Origin of the existence of inter‐granular glassy films in β‐Si3N4

Abstract

AbstractInter‐granular glassy films (IGFs) are ubiquitous in structural ceramics and they play a critical role in defining their properties. The detailed origin of IGFs has been debated for decades with no firm conclusion. Herein, we report the result of quantum mechanical modeling on a realistic IGF model in β‐Si3N4 that unravels the fundamental reason for its development. We calculate the electronic structure, interatomic bonding, and mechanical properties using ab initio density functional theory with parallel calculations on crystalline β‐Si3N4, α‐Si3N4, γ‐Si3N4, and Si2N2O. The total bond order density—a quantum mechanical metric characterizing internal cohesion—of the IGF model and crystalline β‐Si3N4 are found to be identical. Detailed analysis shows that weakening of the bonds in the glassy film is compensated by strengthening of the interfacial bonds between the crystalline grain and the glassy layer.
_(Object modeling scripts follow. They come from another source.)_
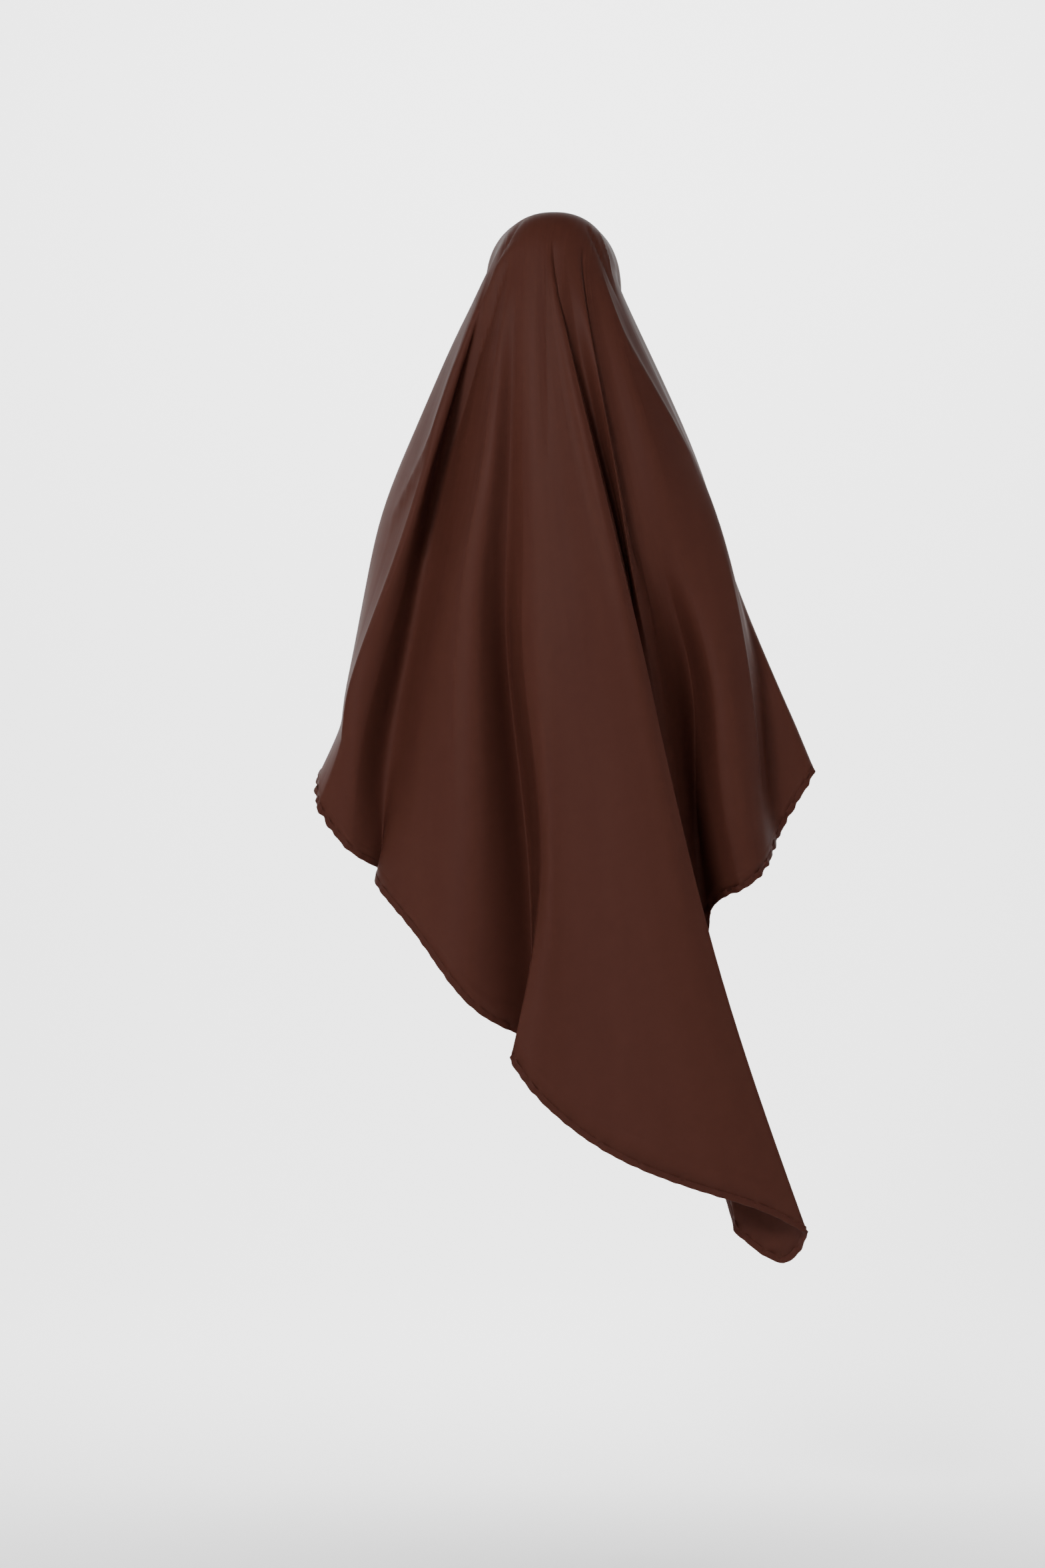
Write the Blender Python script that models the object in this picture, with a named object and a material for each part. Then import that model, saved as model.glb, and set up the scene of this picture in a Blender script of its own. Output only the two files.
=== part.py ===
"""Khimar veil as it is worn: one long drape of satin crepe with a face opening.

Metres, +Z up. The origin is the crown seat, the point on top of the head that carries
the veil. +X is the wearer's right side and +Y is the way the wearer faces, so the long
tail hangs on the -Y side. The cloth is worked out as one sheet between two loops, the
face edge and the lower hem: a few rings shape the hood, and a table of folds carries
every fold line from the hood over the shoulders to the hem.
"""
from collections import namedtuple

import bpy
import numpy as np

# Hood and face opening
HEAD_BREADTH = 0.172
HEAD_DEPTH = 0.200
HEAD_HEIGHT = 0.240
FACE_WIDTH = 0.146

# The drape at shoulders, upper arms and elbows: drop below the crown, width and depth.
# On the chest each level lies lower, by up to its share of the slope.
SHOULDER_DROP = 0.320
SHOULDER_SPAN = 0.400
SHOULDER_DEPTH = 0.300
ARM_DROP = 0.460
ARM_SPAN = 0.480
ARM_DEPTH = 0.320
ELBOW_DROP = 0.600
ELBOW_SPAN = 0.560
ELBOW_DEPTH = 0.340
CHEST_SLOPE = 0.130
ARM_SLOPE_SHARE = 0.7
ELBOW_SLOPE_SHARE = 0.5

# The lower hem: width, depth, and how far it hangs below the crown
HEM_SPAN = 0.640
HEM_DEPTH = 0.420
SIDE_DROP = 0.730
TAIL_DROP = 1.340
FRONT_DROP = 0.930

# Cloth and stitched edges
CLOTH_THICKNESS = 0.0016
HEM_WIDTH = 0.005
HEM_THICKNESS = 0.0030
FACE_HEM_WIDTH = 0.007
SEAM_GAP = 0.0004

# Mesh density: steps between two fold lines, and between two stations of a fold line
STEPS_ACROSS = 3
STEPS_DOWN = (1, 2, 2, 2, 3, 4, 3, 3, 3, 3)

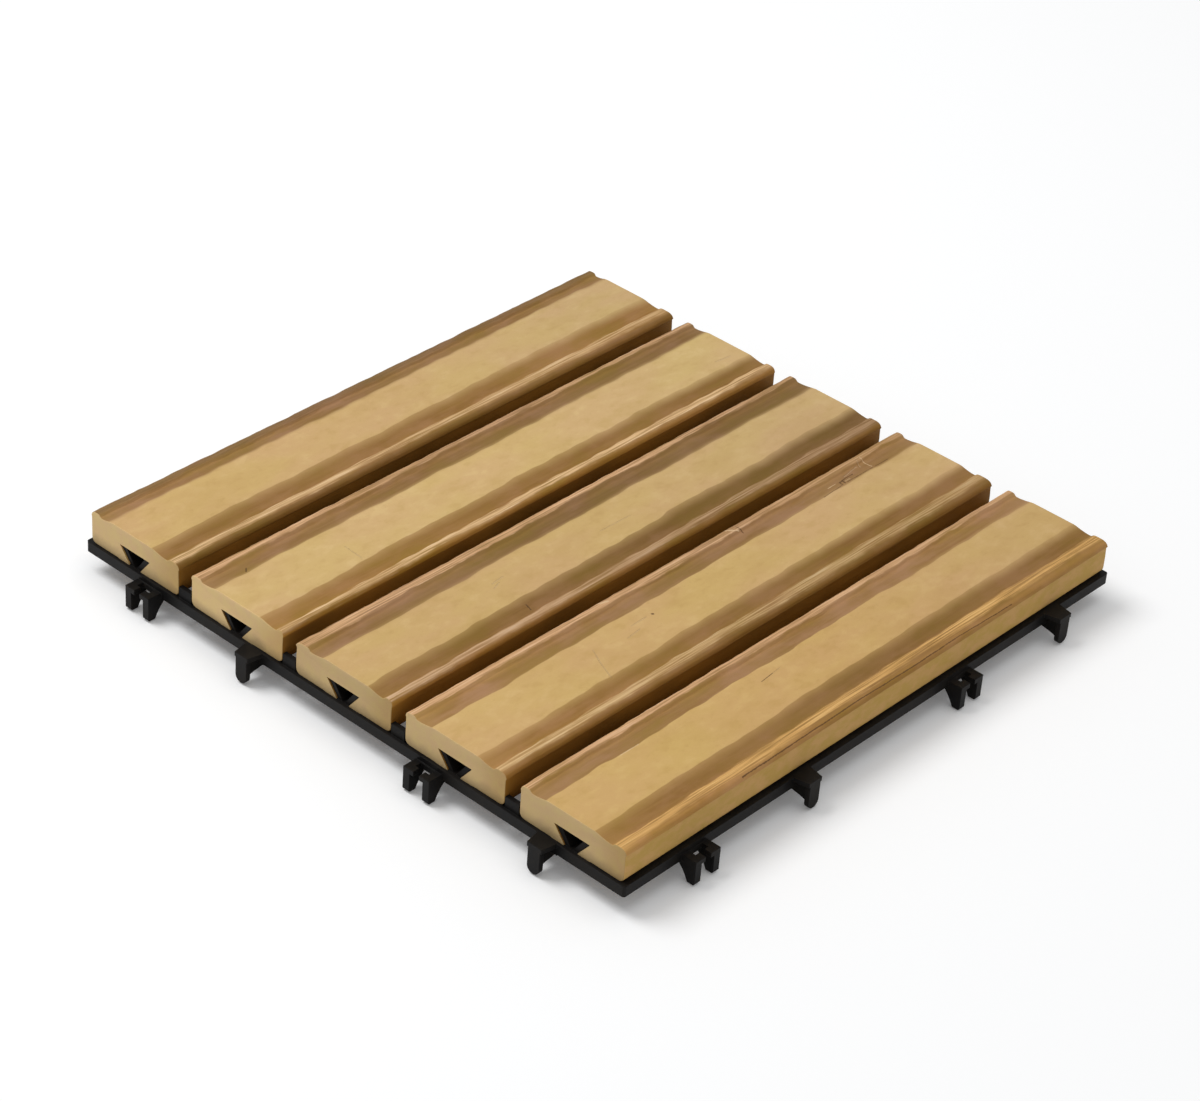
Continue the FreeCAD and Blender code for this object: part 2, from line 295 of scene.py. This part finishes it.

This provides a natural explanation for the ubiquitous existence of IGFs in silicon nitride and other structural ceramics. Moreover, the mechanical properties of this IGF model reveal its structural flexibility due to the presence of the less rigid glassy layer. This work demonstrates that high‐level computational modeling can now explain some of the most intriguing phenomena in nanoscale ceramic materials.